Die ausgerufenen Preise für die Häftlingsbriefe von Auschwitz etwa, oftmals die letzten Zeugnisse der Verschleppten, unterliegen einer zynischen Verwertungslogik, der zufolge Schriftstücke von Absendern mit niedriger Häftlingsnummer seltener und damit teurer sind als Post von Häftlingen mit höheren Nummern. Aus demselben Grund veranschlagt das Auktionshaus für Briefe, die von den Absendern im Konzentrationslager mit kleinen Zeichnungen versehen worden sind, ein höheres Startgebot. An einer Stelle des Kataloges wird dieses Verfahren zur Preisermittlung explizit: Zur Begründung eines hohen Startgebots heißt es ebenso lapidar wie grausam, »solche ›späten Belege‹« seien »rar, weil 1943 nur wenige Juden am Leben waren«.
Die Gedankenlosigkeit, mit der die Dokumente der NS-Verfolgung behandelt werden, drückt sich auch im Umgang mit den Persönlichkeitsrechten der Verfolgten und den schutzwürdigen Belangen von Nachkommen aus. Im Katalog wird beispielsweise das amtsärztliche Gutachten eines 1937 in Dachau wegen angeblichen »angeborenen Schwachsinns« zwangssterilisierten Mannes zum Verkauf angeboten. Dem Dokument – das online auf der Webseite des Auktionshauses frei einsehbar ist – ist nicht nur der Name des Mannes samt Adresse, sondern auch der Umstand zu entnehmen, dass er fünf Kinder hatte. In einem öffentlichen Archiv wäre ein solches Dokument mit hoher Wahrscheinlichkeit nur unter der Auflage zugänglich gemacht worden, dass die Anonymität des Mannes gewahrt bleiben muss, um seine Angehörigen zu schützen.
Pressemitteilung als pdf-Datei
› Geschäftemachen mit NS-Verfolgung und Holocaust
Für Nachfragen stehen zur Verfügung:
Johannes Beermann-Schön M.A., M.A., Archivar des Fritz Bauer Instituts
› j.beermann(at)fritz-bauer-institut.de, Tel.: 069.798 322 25
Prof. Dr.

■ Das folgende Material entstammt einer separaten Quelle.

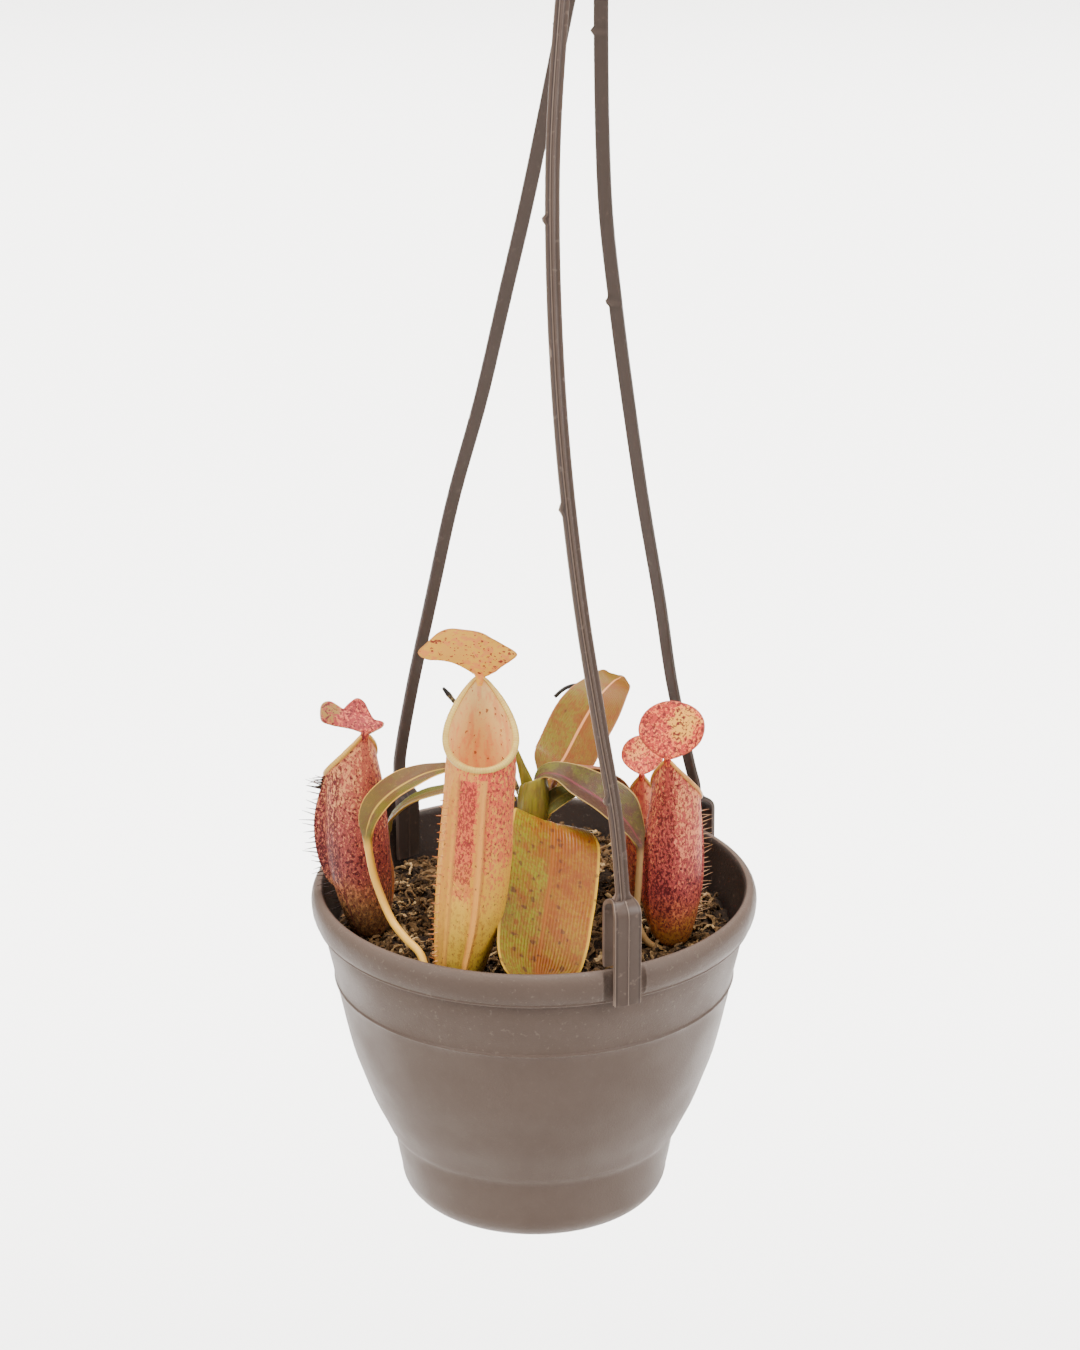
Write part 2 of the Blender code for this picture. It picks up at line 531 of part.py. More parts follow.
# Each route row is (x, y, z, half width, roundness, roll): the midrib, then the section there.
# Roundness 0 is a flat blade and 1 a round stalk. side points to the right-hand edge at the foot.
LEAVES = {
    "leaf_back": dict(
        route=[(2.0, 8.4, 140.0, 2.0, 0.6, 0), (5.2, 12.2, 140.9, 5.2, 0.15, 0),
               (7.8, 14.6, 144.3, 9.2, 0, 0), (10.2, 17.2, 146.9, 10.6, 0, 0),
               (15.4, 23.8, 154.9, 11.0, 0, 0), (20.7, 29.6, 161.9, 9.8, 0, 0),
               (25.7, 35.6, 165.3, 7.0, 0, 0), (27.9, 38.4, 165.5, 4.6, 0.05, 0),
               (28.6, 40.2, 164.7, 1.1, 0.8, 0)],
        tendril=[(25.8, 43.0, 162.2), (20.6, 43.5, 161.2), (14.5, 42.0, 162.2),
                 (10.2, 39.5, 162.0), (6.8, 37.5, 159.8)],
        thick=0.65, side=(0.79, -0.5, -0.25), fold=7, colour=(0.42, 0.2, 0.05, 1.0)),
    "leaf_right": dict(
        route=[(4.9, -0.8, 143.4, 1.7, 0.6, 0), (6.2, -1.4, 147.0, 3.0, 0.2, 0),
               (8.9, -2.8, 148.4, 5.2, 0, 0), (14.3, -4.8, 145.8, 7.4, 0, 0),
               (20.7, -8.2, 142.9, 9.0, 0, 0), (26.0, -11.6, 140.0, 8.4, 0, 0),
               (30.0, -14.6, 136.8, 5.8, 0, 0), (32.6, -17.0, 133.4, 3.5, 0.05, 0),
               (34.0, -18.6, 129.8, 1.3, 0.8, 0)],
        tendril=[(33.6, -19.8, 118.6), (33.2, -20.6, 107.0), (36.2, -20.4, 98.6),
                 (41.6, -17.0, 93.6)],
        thick=1.1, side=(-0.1, -0.9, -0.38), fold=22, colour=(0.2, 0.1, 0.08, 1.0)),
    "leaf_rear": dict(
        route=[(4.4, 2.8, 134.0, 1.6, 0.6, 0), (6.6, 3.4, 144.2, 2.0, 0.2, 0),
               (10.0, 4.8, 147.4, 3.3, 0, 0), (13.8, 5.6, 147.8, 4.0, 0, 0),
               (18.2, 6.2, 147.3, 4.2, 0, 0), (22.8, 7.2, 145.8, 4.1, 0, 0),
               (27.0, 9.0, 142.6, 3.6, 0, 0), (29.6, 10.6, 138.0, 2.4, 0.1, 0),
               (30.2, 11.2, 132.6, 1.1, 0.9, 0)],
        tendril=[(29.4, 11.4, 123.0), (28.6, 11.4, 112.0), (29.4, 12.8, 102.0),
                 (33.0, 15.6, 94.6)],
        thick=0.95, side=(0.0, -0.95, -0.2), fold=10, colour=(0.45, 0.22, 0.16, 1.0)),
    "leaf_small": dict(
        route=[(3.8, -3.8, 134.2, 1.5, 0.6, 0), (4.9, -4.0, 137.7, 2.7, 0.2, 0),
               (6.0, -3.4, 139.4, 3.9, 0, 0), (8.2, -2.6, 140.8, 4.1, 0, 0),
               (10.8, -1.0, 141.7, 3.4, 0, 0), (13.2, 0.8, 141.6, 2.1, 0, 0),
               (14.6, 2.2, 141.1, 0.9, 0.6, 0)],
        tendril=[], thick=0.8, side=(0.55, -0.8, -0.2), fold=16, colour=(0.2, 0.26, 0.08, 1.0)),
    "leaf_front": dict(
        route=[(0.0, -5.8, 128.6, 2.0, 0.6, 0), (0.8, -8.8, 134.0, 5.2, 0.2, 0),
               (5.3, -12.6, 138.0, 12.6, 0, 0), (6.1, -18.6, 135.0, 15.3, 0, 0),
               (5.7, -26.2, 129.4, 15.9, 0, 0), (4.7, -33.4, 123.4, 16.2, 0, 0),
               (3.5, -40.5, 117.6, 15.7, 0, 0), (2.1, -48.4, 111.2, 15.4, 0, 0),
               (0.9, -55.0, 105.4, 13.4, 0, 0), (0.9, -58.4, 100.6, 5.2, 0.1, 0)],
        tendril=[], thick=0.9, side=(-1.0, 0.0, -0.14), fold=6, colour=(0.55, 0.3, 0.06, 1.0)),
    "leaf_left": dict(
        route=[(-6.8, -1.0, 139.6, 1.8, 0.6, 0), (-9.8, -1.2, 145.4, 2.2, 0.3, 0),
               (-14.2, -3.0, 149.8, 2.0, 0.1, 0), (-23.1, -8.6, 154.2, 2.0, 0, 0),
               (-29.1, -12.0, 154.8, 3.0, 0, 0), (-34.8, -14.6, 154.2, 4.4, 0, 0),
               (-40.3, -17.2, 152.4, 5.4, 0, 0), (-45.6, -20.0, 149.8, 5.8, 0, 0),
               (-49.9, -22.6, 146.2, 5.6, 0, 0), (-52.2, -24.8, 142.0, 3.9, 0, 0),
               (-52.8, -26.8, 136.5, 1.7, 0.6, 0)],
        tendril=[(-51.4, -29.2, 127.4), (-48.6, -32.6, 119.6), (-45.0, -37.6, 113.4),
                 (-40.6, -44.2, 110.4), (-36.0, -50.2, 108.0), (-33.8, -54.8, 102.6),
                 (-31.6, -56.2, 97.6), (-28.6, -54.4, 94.6)],
        thick=1.3, side=(-0.35, 1.0, 0.2), fold=20, colour=(0.24, 0.16, 0.08, 1.0)),
    "leaf_left_low": dict(
        route=[(-6.8, 2.2, 133.0, 1.8, 0.6, 0), (-10.4, 3.0, 138.5, 3.0, 0.2, 0),
               (-16.8, 3.4, 141.2, 4.2, 0, 0), (-23.3, 3.4, 142.1, 4.9, 0, 0),
               (-29.5, 3.2, 141.2, 5.2, 0, 0), (-35.0, 2.8, 139.8, 5.2, 0, 0),
               (-40.2, 2.4, 137.5, 5.0, 0, 0), (-44.4, 2.2, 134.2, 4.4, 0, 0),
               (-46.9, 2.4, 130.6, 3.0, 0.05, 0), (-48.0, 3.0, 125.0, 1.4, 0.7, 0)],
        tendril=[(-47.8, 4.2, 118.6), (-46.8, 5.4, 111.0), (-47.2, 5.4, 102.0),
                 (-50.0, 1.6, 94.0)],
        thick=1.15, side=(-0.2, 1.0, 0.2), fold=6, colour=(0.22, 0.24, 0.07, 1.0)),
}
BLADE_COLUMNS = (-1.0, -0.5, 0.0, 0.5, 1.0)


def leaf_rings(leaf):
    """Return the rings of a blade that runs on into its tendril."""
    blade_steps = 2 * (len(leaf["route"]) - 1)
    rows = list(leaf["route"]) + [(*p, leaf["thick"], 1.0, 0.0) for p in leaf["tendril"]]
    rows = curve(rows, blade_steps + 2 * len(leaf["tendril"]))
    path = [Vector(row[:3]) for row in rows]
    side = Vector(leaf["side"])
    rings = []
    for row, along in zip(rows, tangents(path)):
        half, roundness = row[3], min(max(row[4], 0.0), 1.0)
        side = (side - side.dot(along) * along).normalized()
        up = side.cross(along)
        upper, lower = [], []
        for s in BLADE_COLUMNS:
            flat = BLADE / 2 + (MIDRIB - BLADE) / 2 * max(0.0, 1 - abs(s) / 0.5)
            full = half * max(math.sqrt(1 - s * s), 0.12)
            thick = flat + (full - flat) * roundness
            reach = half * math.sin(s * math.pi / 2) * roundness + half * s * (1 - roundness)
            lift = (1 - roundness) * half * abs(s) * math.tan(math.radians(leaf["fold"]))
            middle = Vector(row[:3]) + reach * side + lift * up
            upper.append(middle + thick * up)
            lower.append(middle - thick * up)
        rings.append(upper + lower[::-1])
    return rings


def build_leaf(name):
    leaf = LEAVES[name]
    build_mesh(name, *skin(leaf_rings(leaf), paired=True), leaf["colour"], 0.4, 50.0)


# ---------------------------------------------------------------- stem, dry tendril and moss

# Each row is (x, y, z, radius): the stem, the sheath round its crown, and the furled new leaf.
STEM = [(0.6, 3.0, STEM_FOOT, 3.0), (0.2, 2.2, 104.0, 3.1), (-0.4, 1.2, 118.0, 3.3),
        (-0.8, 0.5, 128.0, 3.9), (-1.0, 0.3, 136.0, 4.1), (-1.1, 0.2, 142.0, 3.4),
        (-1.6, -0.6, 147.0, 2.2), (-3.4, -2.6, 153.0, 1.7), (-6.0, -4.6, 159.4, 1.1),
        (-8.0, -6.0, 164.2, 0.45)]
DRY_TENDRIL = [(-4.6, 4.6, 139.0, 0.9), (-9.0, 6.0, 149.6, 0.7), (-16.5, 4.4, 160.4, 0.6),
               (-23.4, 1.4, 170.2, 0.6), (-29.1, 0.0, 178.3, 0.75)]
MOSS_INSET = 0.7             # the bed stands off the pot, whose sides it doesn't share
MOSS_RINGS = 10
MOSS_SIDES = 36
MOSS_SEED = 7
MOSS_MOUND = (12.0, 48.0)    # where the bed stands highest, near the back of the lip
MOSS_RISE = 8.0
MOSS_SPREAD = 20.0
MOSS_SHOULDER = (58.0, 8.0, 2.5)  # radius where the bed turns down, and its run and drop there
CUP_BED = (2.4, 40.0)        # depth below a pitcher's bottom, and how flat the dish there is
TENDRIL_BED = (3.0, 50.0)
STEM_HOLE = (3.9, 14.0)      # radius and depth of the hole that the stem stands in


def build_stem():
    rows = curve(STEM, 18)
    path = [Vector(row[:3]) for row in rows]
    build_mesh("stem", *skin(rod(path, [row[3] for row in rows], 10)), STEM_GREEN, 0.45, 60.0)


def build_dry_tendril():
    rows = curve(DRY_TENDRIL, 10)
    path = [Vector(row[:3]) for row in rows]
    rings = rod(path, [row[3] for row in rows], 6)
    build_mesh("dry_tendril", *skin(rings), DRY_BROWN, 0.8, 60.0)


def moss_height(x, y, draw):
    """Return the height of the bed, dished under each pitcher that rests in it."""
    ripple = math.sin(0.46 * x + 1.3) * math.sin(0.52 * y - 0.7) + 0.6 * math.sin(0.9 * x - 0.8 * y)
    height = MOSS_LEVEL + MOSS_RELIEF * (0.5 * ripple + draw.uniform(-0.7, 0.7))
    mound_x, mound_y = MOSS_MOUND
    height += MOSS_RISE * math.exp(-((x - mound_x) ** 2 + (y - mound_y) ** 2) / MOSS_SPREAD ** 2)
    edge, run, drop = MOSS_SHOULDER
    height -= drop * max(0.0, math.hypot(x, y) - edge) / run
    beds = [(spec["body"][0], CUP_BED) for spec in PITCHERS.values()]
    beds += [(row, TENDRIL_BED) for leaf in LEAVES.values() for row in leaf["tendril"]
             if row[2] < MOSS_LEVEL + 4.0]
    for place, (depth, flatness) in beds:
        away = (x - place[0]) ** 2 + (y - place[1]) ** 2
        height = min(height, place[2] - depth + away / flatness)
    return height


def build_moss():
    """Fill the pot with a bed whose foot follows the pot's inside and whose top is uneven."""
    draw = random.Random(MOSS_SEED)
    inside = [(r - MOSS_INSET, z + (GAP if z < FOOT_ROUNDING else 0.0))
              for r, z in pot_profile()[-9:]]
    inside[0] = (inside[0][0] - 1.0, MOSS_LEVEL - 6.0)
    rings = []
    for radius, height in inside[::-1]:
        rings.append([heading(360.0 * k / MOSS_SIDES) * radius + Vector((0, 0, height))
                      for k in range(MOSS_SIDES)])
    top_radius = inside[0][0]
    for i in range(MOSS_RINGS):
        radius = top_radius * (1 - (i + 0.3) / MOSS_RINGS)
        ring = []
        for k in range(MOSS_SIDES):
            place = heading(360.0 * (k + 0.5 * (i % 2)) / MOSS_SIDES) * radius
            ring.append(Vector((place.x, place.y, moss_height(place.x, place.y, draw))))
        rings.append(ring)
    moss = build_mesh("moss_bed", *skin(rings), MOSS_BROWN, 0.95, 180.0)
    foot = Vector(STEM[0][:3])
    radius, depth = STEM_HOLE
    hole = [foot - Vector((0, 0, GAP)), foot + Vector((0, 0, depth))]
    cutter = build_mesh("hole", *skin(rod(hole, [radius] * 2, 12)), MOSS_BROWN)
    combine(moss, cutter, "DIFFERENCE")


clear_scene()
build_pot()
build_moss()
for strap_place in CLIP_TURNS:
    build_strap(strap_place)
build_hook()
build_stem()
build_dry_tendril()
for leaf_name in LEAVES:
    build_leaf(leaf_name)
for pitcher_name in PITCHERS:
    build_pitcher(pitcher_name)
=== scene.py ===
"""The looks of a pitcher plant in a moulded plastic hanging pot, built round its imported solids.

Sizes are in millimetres where a name or a comment doesn't say otherwise, and MM turns them into
metres. Up is +Z, the front is -Y, and a turn is an angle from the front towards +X.
"""

import json
import math
import random

import bmesh
import bpy
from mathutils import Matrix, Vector, noise

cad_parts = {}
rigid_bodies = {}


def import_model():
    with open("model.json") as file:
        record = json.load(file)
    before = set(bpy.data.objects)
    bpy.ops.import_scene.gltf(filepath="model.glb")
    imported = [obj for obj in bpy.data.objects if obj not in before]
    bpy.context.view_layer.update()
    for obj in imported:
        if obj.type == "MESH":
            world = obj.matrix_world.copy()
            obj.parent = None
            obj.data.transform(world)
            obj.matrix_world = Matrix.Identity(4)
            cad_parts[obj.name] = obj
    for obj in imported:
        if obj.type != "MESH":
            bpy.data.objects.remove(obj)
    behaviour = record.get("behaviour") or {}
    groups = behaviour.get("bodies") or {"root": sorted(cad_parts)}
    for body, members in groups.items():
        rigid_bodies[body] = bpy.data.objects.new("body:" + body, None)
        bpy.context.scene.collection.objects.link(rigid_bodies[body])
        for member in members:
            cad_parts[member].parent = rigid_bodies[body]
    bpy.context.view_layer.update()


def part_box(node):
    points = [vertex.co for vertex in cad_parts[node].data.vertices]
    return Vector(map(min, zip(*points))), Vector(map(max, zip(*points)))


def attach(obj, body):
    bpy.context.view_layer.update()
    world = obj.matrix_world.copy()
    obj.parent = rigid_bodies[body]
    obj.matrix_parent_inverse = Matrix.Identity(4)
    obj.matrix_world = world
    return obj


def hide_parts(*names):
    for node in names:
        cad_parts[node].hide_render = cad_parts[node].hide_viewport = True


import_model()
MM = 0.001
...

Sybille Steinbacher, Direktorin des Fritz Bauer Instituts
› sekretariat.steinbacher(at)fritz-bauer-institut.de, Tel.: 069.793 322 40
Das Fritz Bauer Institut
ist eine unabhängige, zeitgeschichtlich ausgerichtete und interdisziplinär orientierte Forschungs- und Bildungseinrichtung in Frankfurt am Main, die die Geschichte der nationalsozialistischen Massenverbrechen – insbesondere des Holocaust – und deren Wirkung bis in die Gegenwart untersucht. Es wurde 1995 vom Land Hessen, der Stadt Frankfurt und dem Förderverein Fritz Bauer Institut e.V. als Stiftung bürgerlichen Rechts ins Leben gerufen und hat seinen Sitz in der Goethe-Universität Frankfurt am Main.